The workflow is equally transformative:

  1. Content creation starts in markdown
  2. CI/CD pipelines trigger AI processing
  3. Zapier integrations distribute across platforms
  4. AI editors continuously suggest improvements through GitHub issues

Looking Forward: The Future of Technical Publishing

This isn't just about building a better blog - it's about reimagining how we share technical knowledge in an AI-augmented world. The system is designed to evolve, with each component serving as a playground for experimenting with new AI capabilities.
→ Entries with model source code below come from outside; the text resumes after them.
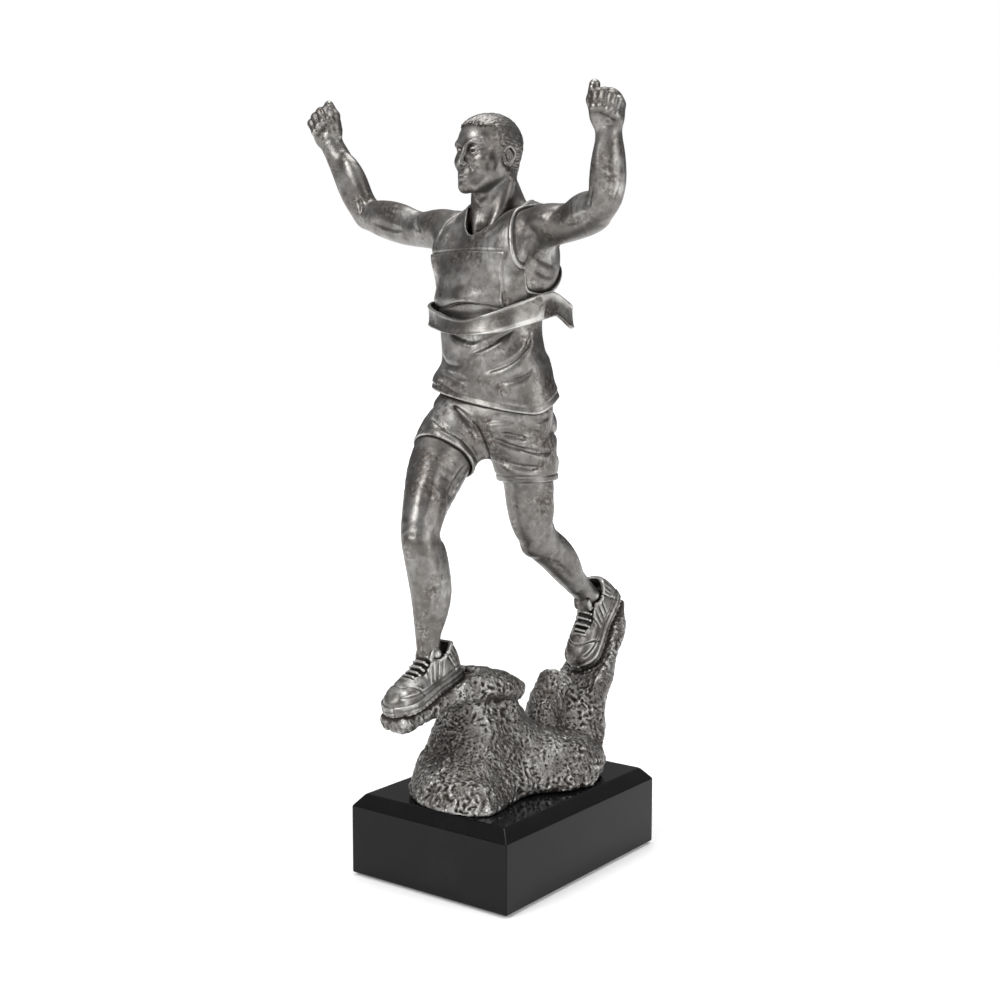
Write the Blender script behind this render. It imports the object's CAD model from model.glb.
"""Looks of the figure trophy: a runner in antique silver on a rough rock and a black stone plinth.

The figure is sculpted as distance fields in millimetres, in the row frame, and meshed piece by piece.
The runner faces -Y, its left is +X, and +Z is up.
"""

import math
from concurrent.futures import ThreadPoolExecutor

import bmesh
import bpy
import numpy as np
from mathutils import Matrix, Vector

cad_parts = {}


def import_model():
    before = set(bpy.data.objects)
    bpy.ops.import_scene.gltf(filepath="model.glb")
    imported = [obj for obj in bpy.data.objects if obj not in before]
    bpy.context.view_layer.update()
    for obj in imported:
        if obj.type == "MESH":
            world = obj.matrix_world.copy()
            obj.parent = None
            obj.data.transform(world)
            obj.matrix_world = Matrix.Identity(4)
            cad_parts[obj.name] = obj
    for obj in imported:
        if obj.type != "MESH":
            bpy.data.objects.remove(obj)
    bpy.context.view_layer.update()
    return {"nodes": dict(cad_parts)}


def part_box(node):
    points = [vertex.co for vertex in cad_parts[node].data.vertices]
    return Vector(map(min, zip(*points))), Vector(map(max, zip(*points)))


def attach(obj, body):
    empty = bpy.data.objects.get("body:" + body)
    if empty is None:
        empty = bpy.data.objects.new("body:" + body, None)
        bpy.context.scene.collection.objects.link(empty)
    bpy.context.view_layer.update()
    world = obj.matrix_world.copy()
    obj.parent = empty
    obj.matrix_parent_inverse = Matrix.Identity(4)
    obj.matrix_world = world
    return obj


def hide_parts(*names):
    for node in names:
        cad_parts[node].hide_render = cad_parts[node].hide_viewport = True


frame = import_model()

MM = 0.001
REAL = np.float32
# mesh steps in millimetres, and how many points are sampled at once
BODY_STEP = 0.45
FINE_STEP = 0.3
SHOE_STEP = 0.38
ROCK_STEP = 0.55
CHUNK = 24576
POOL = ThreadPoolExecutor(4)


# ---------------------------------------------------------------- distance fields

def unit(v):
    v = np.asarray(v, float)
    return v / np.linalg.norm(v)


def smin(a, b, k):
    h = np.maximum(k - np.abs(a - b), 0.0) / k
    return np.minimum(a, b) - h * h * (0.25 * k)


def smax(a, b, k):
    return -smin(-a, -b, k)


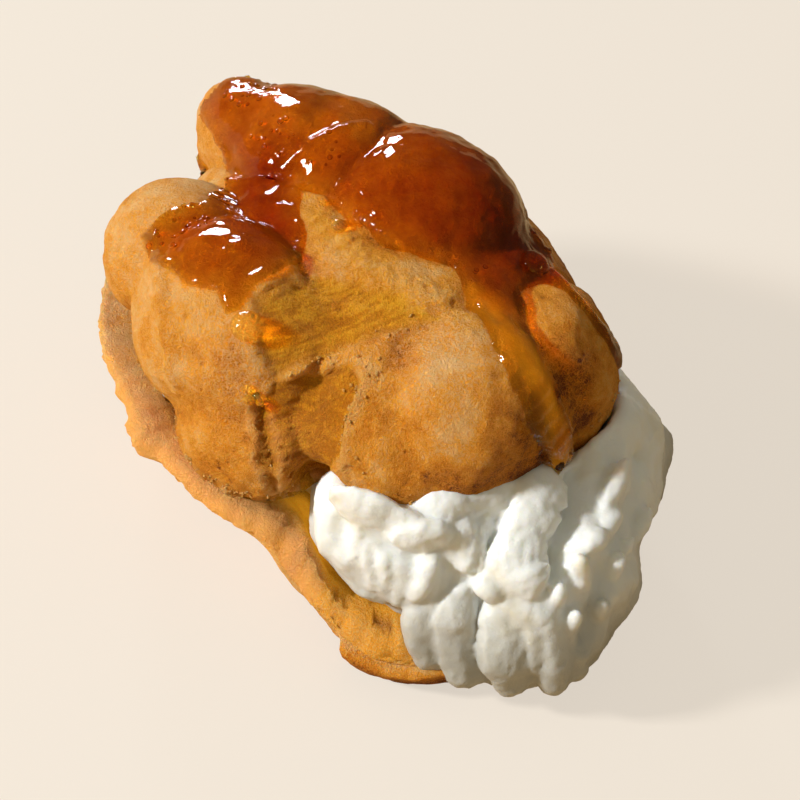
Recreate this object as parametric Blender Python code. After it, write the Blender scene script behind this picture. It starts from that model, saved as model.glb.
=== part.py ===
"""A cream puff: an oval choux bun cut through, filled with whipped cream, its lid propped open on the cream.

Sizes are in millimetres and become metres when a mesh is made. The origin is on the table, under the middle of
the whole puff's box, -Y is the front, +X is the side where the lid gapes, and +Z is up. The bun is longer one
way, and its own frame has +x along that length, towards the front right. BUN_TURN turns it into the part's.
Bearings are degrees in the part's frame, counted from +X towards +Y, so -90 is the front.
"""

import math
from functools import partial

import bmesh
import bpy
import numpy as np
from mathutils import Matrix, Vector

MM = 0.001
CLEARANCE = 0.5  # how much fatter than the crust its room in the cream is
BUN_TURN = -40.0

# Lower half: a shallow bowl with a narrow foot. Each oval is the x and y of its middle in the part's frame and
# its half sizes along and across the bun.
RIM_OVAL = ((-4.5, 1.8), (43.5, 32.0))
FOOT_OVAL = ((2.0, -2.0), (32.0, 22.5))
RIM_SWELLS = (
    (-175.0, 36.0, 3.4),
    (135.0, 36.0, -5.0),
    (-131.0, 13.0, 3.0),
    (-94.0, 12.0, -3.6),
    (-66.0, 16.0, 1.8),
)
RIM_HEIGHT = 18.0
HEIGHT_SWELLS = ((180.0, 50.0, 3.5), (-72.0, 20.0, -5.0), (-30.0, 50.0, -5.0))
WALL_CURVE = 2.1  # 1 is a straight slope from foot to rim, 2 a quarter round
CURVE_SWELLS = ((-118.0, 32.0, -0.95), (-60.0, 18.0, 0.6))
FOOT_SHARE = 0.42  # share of the outside's rows that lie on the flat foot
BASE_WALL = 5.0
BASE_FLOOR = 6.0

# Upper half: a thick domed cap. Its outside is the hull of a plain dome and of the lobes that puffed up through
# it, each with its middle and its half sizes in the lid's own frame: turned with the bun, tilted up at the right.
LID_MIDDLE = (-6.0, -0.5, 36.0)
LID_TILT = 8.0
LID_DOME = ((-1.0, 1.5, -3.0), (35.5, 27.5, 17.0))
LID_LOBES = (
    ((-20.5, -18.0, 2.5), (11.5, 11.0, 10.5)),
    ((-4.5, -19.0, 0.5), (18.0, 13.5, 15.0)),
    ((3.5, -22.5, -6.0), (13.0, 10.5, 11.0)),
    ((19.5, -1.0, -1.5), (15.0, 15.0, 14.0)),
    ((-3.0, 10.0, 4.5), (15.5, 15.0, 15.0)),
    ((-27.0, 1.5, 4.5), (16.5, 7.0, 11.0)),
    ((-16.0, 6.5, 6.5), (13.5, 11.5, 11.5)),
    ((18.5, 12.0, -4.5), (14.0, 14.0, 14.5)),
    ((-22.0, 4.0, 7.5), (12.5, 10.0, 10.0)),
)
LOBE_BLEND = 1.5
LIP_ANGLE = -21.0
LIP_DIPS = ((-40.0, 50.0, -7.5), (-135.0, 25.0, -3.5), (0.0, 25.0, 1.5), (-80.0, 20.0, 1.5))
HOLLOW_TOP = 2.0
HOLLOW_SQUARENESS = 3.0
HOLLOW_GROWTH = 1.5  # the hollow's sides slope, so it is grown by more, straight down

# Whipped cream: soft rounds that fill the bun and spill out at the front right, with a star nozzle's grooves.
CREAM_MIDDLE = (1.0, -2.5, 22.0)
CREAM_ROUNDS = (
    ((-6.0, -0.5, -1.0), (32.0, 20.5, 15.5)),
    ((19.5, 12.0, -2.5), (18.0, 19.5, 18.0)),
    ((26.0, 2.5, -9.5), (20.5, 19.0, 21.5)),
    ((17.5, -9.0, 0.0), (14.5, 16.5, 15.5)),
    ((20.0, 26.5, -12.5), (11.0, 14.0, 11.0)),
)
CREAM_BLEND = 4.0
CREAM_LOWEST = 0.6
FLUTES = 17
FLUTE_DEPTH = 2.4

# Fineness of the surfaces: points around, rings from pole to pole, and the ring, by latitude, that is the lip.
BASE_MESH = (60, 16)
BASE_FOLD = -22.5
LID_MESH = (64, 24)
LID_FOLD = -30.0
CREAM_MESH = (85, 16)

CRUST_COLOUR = (0.72, 0.42, 0.15, 1.0)
CREAM_COLOUR = (0.86, 0.87, 0.84, 1.0)


def smooth_max(a, b, blend):
    """The larger of a and b, rounded over where they meet."""
    share = np.clip(0.5 + 0.5 * (a - b) / blend, 0.0, 1.0)
    return b + (a - b) * share + blend * share * (1.0 - share)


def smoothstep(low, high, value):
    share = np.clip((value - low) / (high - low), 0.0, 1.0)
    return share * share * (3.0 - 2.0 * share)


def reach_of_round(directions, middle, half_sizes):
    """How far a round reaches from the origin in each direction, and -100 where it is missed."""
    along = directions / half_sizes
    offset = np.asarray(middle) / half_sizes
    a = (along**2).sum(axis=1)
    b = along @ offset
    hit = b**2 - a * (offset @ offset - 1.0)
    return np.where(hit > 0.0, (b + np.sqrt(np.maximum(hit, 0.0))) / a, -100.0)


def reach_of_hull(directions, rounds, blend):
    reach = np.ones(len(directions))
    for middle, half_sizes in rounds:
        reach = smooth_max(reach, reach_of_round(directions, middle, half_sizes), blend)
    return reach


def turned(points, degrees):
    """Points turned about +Z; only their first two columns change."""
    angle = math.radians(degrees)
    turn = np.array(((math.cos(angle), math.sin(angle)), (-math.sin(angle), math.cos(angle))))
    result = np.array(points, dtype=float)
    result[:, :2] = result[:, :2] @ turn
    return result


def oval_reach(bearing, oval):
    """The reach in plan, from the oval's own middle, towards each bearing of the part's frame."""
    plan = np.column_stack([np.cos(bearing), np.sin(bearing)])
    return reach_of_round(turned(plan, -BUN_TURN), (0.0, 0.0), oval[1])


def swells(bearing, table):
    """Sum of smooth bumps round the bun, each (bearing, half width, height)."""
    total = np.zeros_like(bearing)
    for middle, width, height in table:
        gap = (bearing - math.radians(middle) + math.pi) % (2.0 * math.pi) - math.pi
        total += height * np.exp(-((gap / math.radians(width)) ** 2))
    return total


def folded(directions, fold, upwards):
    """Parts a ball's points into an outside and an inside, at a fold below (or above) its middle.

    Gives each point's bearing, whether it is outside, and how far it is from its pole (0) to the fold (1)."""
    bearing = np.arctan2(directions[:, 1], directions[:, 0])
    latitude = np.arcsin(np.clip(directions[:, 2], -1.0, 1.0)) * (1.0 if upwards else -1.0)
    edge = math.radians(fold)
    outside = latitude > edge - 0.001
    to_pole = np.where(outside, math.pi / 2.0 - latitude, math.pi / 2.0 + latitude)
    whole = np.where(outside, math.pi / 2.0 - edge, math.pi / 2.0 + edge)
    return bearing, outside, to_pole / whole


def base_points(directions, grown=0.0):
    """The bowl: a flat foot, a wall that swells out to the rim, a rounded lip and a hollow.

    With `grown` it is that much fatter all over, to cut its room out of the cream."""
    bearing, outside, part = folded(directions, BASE_FOLD, upwards=False)
    plan = np.column_stack([np.cos(bearing), np.sin(bearing)])
    rim_reach = oval_reach(bearing, RIM_OVAL) + swells(bearing, RIM_SWELLS) + grown
    rim_middle = np.asarray(RIM_OVAL[0])
    rim = rim_middle + plan * rim_reach[:, None]
    foot_middle = np.asarray(FOOT_OVAL[0])
    foot = foot_middle + plan * (oval_reach(bearing, FOOT_OVAL) + grown)[:, None]
    height = RIM_HEIGHT + swells(bearing, HEIGHT_SWELLS)

    climb = np.clip((part - FOOT_SHARE) / (1.0 - FOOT_SHARE), 0.0, 1.0) * math.pi / 2.0
    on_foot = np.clip(part / FOOT_SHARE, 0.0, 1.0)[:, None]
    lift = 1.0 - np.cos(climb)
    curve = WALL_CURVE + swells(bearing, CURVE_SWELLS)
    spread = (1.0 - (1.0 - lift) ** curve) ** (1.0 / curve)
    outer = foot_middle + (foot - foot_middle) * on_foot + (rim - foot) * spread[:, None]
    outer_height = (height + 2.0 * grown) * lift - grown

    dip = part * math.pi / 2.0
    wall = (BASE_WALL + 2.0 * grown) * smoothstep(1.0, 0.92, part)
    inner_reach = (rim_reach - wall) * np.sin(dip)
    inner = rim_middle + plan * inner_reach[:, None]
    inner_height = BASE_FLOOR + grown + (height - BASE_FLOOR) * (1.0 - np.cos(dip)) ** 0.8

    plan_of = np.where(outside[:, None], outer, inner)
    return np.column_stack([plan_of, np.where(outside, outer_height, inner_height)])


def lid_points(directions, grown=0.0):
    """The cap in its own frame: the lobed dome outside, and beneath it a hollow that rises from the lip."""
    bearing, outside, part = folded(directions, LID_FOLD, upwards=True)
    plan = np.column_stack([np.cos(bearing), np.sin(bearing)])
    lip = np.radians(LIP_ANGLE + swells(bearing + math.radians(BUN_TURN), LIP_DIPS))
    latitude = np.where(outside, math.pi / 2.0 - part * (math.pi / 2.0 - lip), lip)
    rays = np.column_stack([plan * np.cos(latitude)[:, None], np.sin(latitude)])
    reach = reach_of_hull(rays, (LID_DOME,) + LID_LOBES, LOBE_BLEND)
    outer = rays * (reach + grown * outside)[:, None]
    outer[:, 2] -= grown * np.where(outside, part**4, HOLLOW_GROWTH)

    sink = np.sin(part * math.pi / 2.0)
    edge_share = sink**HOLLOW_SQUARENESS
    inner_height = outer[:, 2] * edge_share + (HOLLOW_TOP - HOLLOW_GROWTH * grown) * (1.0 - edge_share)
    inner = np.column_stack([outer[:, :2] * sink[:, None], inner_height])
    return np.where(outside[:, None], outer, inner)


def cream_points(directions):
    """Soft rounds with grooves that wind down them, flattened where they meet the table."""
    bearing = np.arctan2(directions[:, 1], directions[:, 0])
    reach = reach_of_hull(directions, CREAM_ROUNDS, CREAM_BLEND)
    groove = np.abs(np.sin(FLUTES * (bearing + 0.9 * directions[:, 2]) / 2.0)) ** 0.7
    fade = np.sqrt(np.clip(1.0 - directions[:, 2] ** 2, 0.0, 1.0))
    points = directions * (reach - FLUTE_DEPTH * (1.0 - groove) * fade)[:, None]
    points[:, 2] = smooth_max(points[:, 2], CREAM_LOWEST - CREAM_MIDDLE[2], 1.0)
    return points


def make_material(name, colour, roughness):
    material = bpy.data.materials.new(name)
    material.use_nodes = True
    shader = material.node_tree.nodes["Principled BSDF"]
    shader.inputs["Base Color"].default_value = colour
    shader.inputs["Roughness"].default_value = roughness
    shader.inputs["Metallic"].default_value = 0.0
    return material


def make_object(name, fineness, shape, material, collection, matrix):
    """Moves a ball's points to a shape in millimetres, and makes it an object in metres."""
    skin = bmesh.new()
    bmesh.ops.create_uvsphere(skin, u_segments=fineness[0], v_segments=fineness[1], radius=1.0)
    directions = np.array([vertex.co[:] for vertex in skin.verts])
    for vertex, point in zip(skin.verts, shape(directions) * MM):
        vertex.co = matrix @ Vector(point)
    bmesh.ops.recalc_face_normals(skin, faces=skin.faces)
    mesh = bpy.data.meshes.new(name)
    skin.to_mesh(mesh)
    skin.free()
    mesh.materials.append(material)
    mesh.shade_smooth()
    made = bpy.data.objects.new(name, mesh)
    collection.objects.link(made)
    return made


def bun_frame(middle, tilt):
    """Places a shape made in the bun's own frame, tilted up at the right."""
    tilting = Matrix.Rotation(math.radians(-tilt), 4, "Y")
    return Matrix.Translation(Vector(middle) * MM) @ tilting @ Matrix.Rotation(math.radians(BUN_TURN), 4, "Z")


def cut(target, cutter):
    cutter.hide_render = True
    cutter.display_type = "WIRE"
    boolean = target.modifiers.new(cutter.name, "BOOLEAN")
    boolean.operation = "DIFFERENCE"
    boolean.solver = "EXACT"
    boolean.object = cutter


def main():
    for old in list(bpy.data.objects):
        bpy.data.objects.remove(old)
    parts = bpy.data.collections.new("cream_puff")
    cutters = bpy.data.collections.new("cutters")
    bpy.context.scene.collection.children.link(parts)
    bpy.context.scene.collection.children.link(cutters)
    crust = make_material("baked_choux", CRUST_COLOUR, 0.6)
    cream = make_material("whipped_cream", CREAM_COLOUR, 0.5)
    bun = Matrix.Identity(4)
    tilted = bun_frame(LID_MIDDLE, LID_TILT)
    filled = bun_frame(CREAM_MIDDLE, 0.0)
    make_object("choux_base", BASE_MESH, base_points, crust, parts, bun)
    make_object("choux_lid", LID_MESH, lid_points, crust, parts, tilted)
    filling = make_object("whipped_cream", CREAM_MESH, cream_points, cream, parts, filled)
    base_room = partial(base_points, grown=CLEARANCE)
    lid_room = partial(lid_points, grown=CLEARANCE)
    cut(filling, make_object("room_for_base", BASE_MESH, base_room, cream, cutters, bun))
    cut(filling, make_object("room_for_lid", LID_MESH, lid_room, cream, cutters, tilted))


main()
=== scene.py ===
"""Builds the looks of a caramel-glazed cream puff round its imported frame.

The frame's origin is on the table under the middle of the puff, -Y is the front, +X the side where the cream spills
out, and +Z is up. Meshes are in metres. Tables of places and sizes are in millimetres in the same frame, and bearings
are degrees counted from +X towards +Y, so -90 is the front.
"""

import math

import bmesh
import bpy
import numpy as np
from bpy.props import FloatProperty, FloatVectorProperty, PointerProperty
from bpy.types import Operator, Panel, PropertyGroup
from mathutils import Matrix, Vector
from mathutils.bvhtree import BVHTree


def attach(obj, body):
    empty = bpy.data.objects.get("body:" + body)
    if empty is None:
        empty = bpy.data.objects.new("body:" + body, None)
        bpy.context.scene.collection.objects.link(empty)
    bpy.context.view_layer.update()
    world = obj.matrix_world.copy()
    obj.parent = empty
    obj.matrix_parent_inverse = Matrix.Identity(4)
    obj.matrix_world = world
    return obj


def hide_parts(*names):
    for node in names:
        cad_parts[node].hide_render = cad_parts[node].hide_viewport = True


bl_info = {
    "name": "Cream Puff",
    "version": (1, 0, 0),
    "blender": (4, 5, 0),
    "location": "3D View > Sidebar > Cream Puff",
    "description": "Builds a cream puff: torn choux shells, piped cream, caramel and its stage",
    "category": "Add Mesh",
}

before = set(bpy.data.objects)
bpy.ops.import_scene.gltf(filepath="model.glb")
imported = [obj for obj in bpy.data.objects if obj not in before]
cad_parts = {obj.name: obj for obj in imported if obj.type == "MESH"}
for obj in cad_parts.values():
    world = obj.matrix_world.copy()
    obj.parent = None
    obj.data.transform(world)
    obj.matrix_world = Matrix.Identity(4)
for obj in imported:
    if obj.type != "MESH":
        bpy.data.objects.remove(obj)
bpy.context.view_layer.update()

MM = 0.001
BASE_GRID = (420, 192)  # columns and rows of vertices on the lower shell
LID_GRID = (384, 216)
CREAM_MIDDLE = (1.0, -2.5, 22.0)
BUN_TURN = -40.0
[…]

What excites me most isn't just the technical architecture, but the possibilities it opens up. Could AI help surface connections between seemingly unrelated technical concepts? Could it help make complex technical content more accessible to broader audiences? Will it be possible to easily produce multimedia content in the future?

These are the questions we're exploring with TianPan.co v3. It's an experiment in using AI not just as a tool, but as a collaborative partner in creating and sharing knowledge.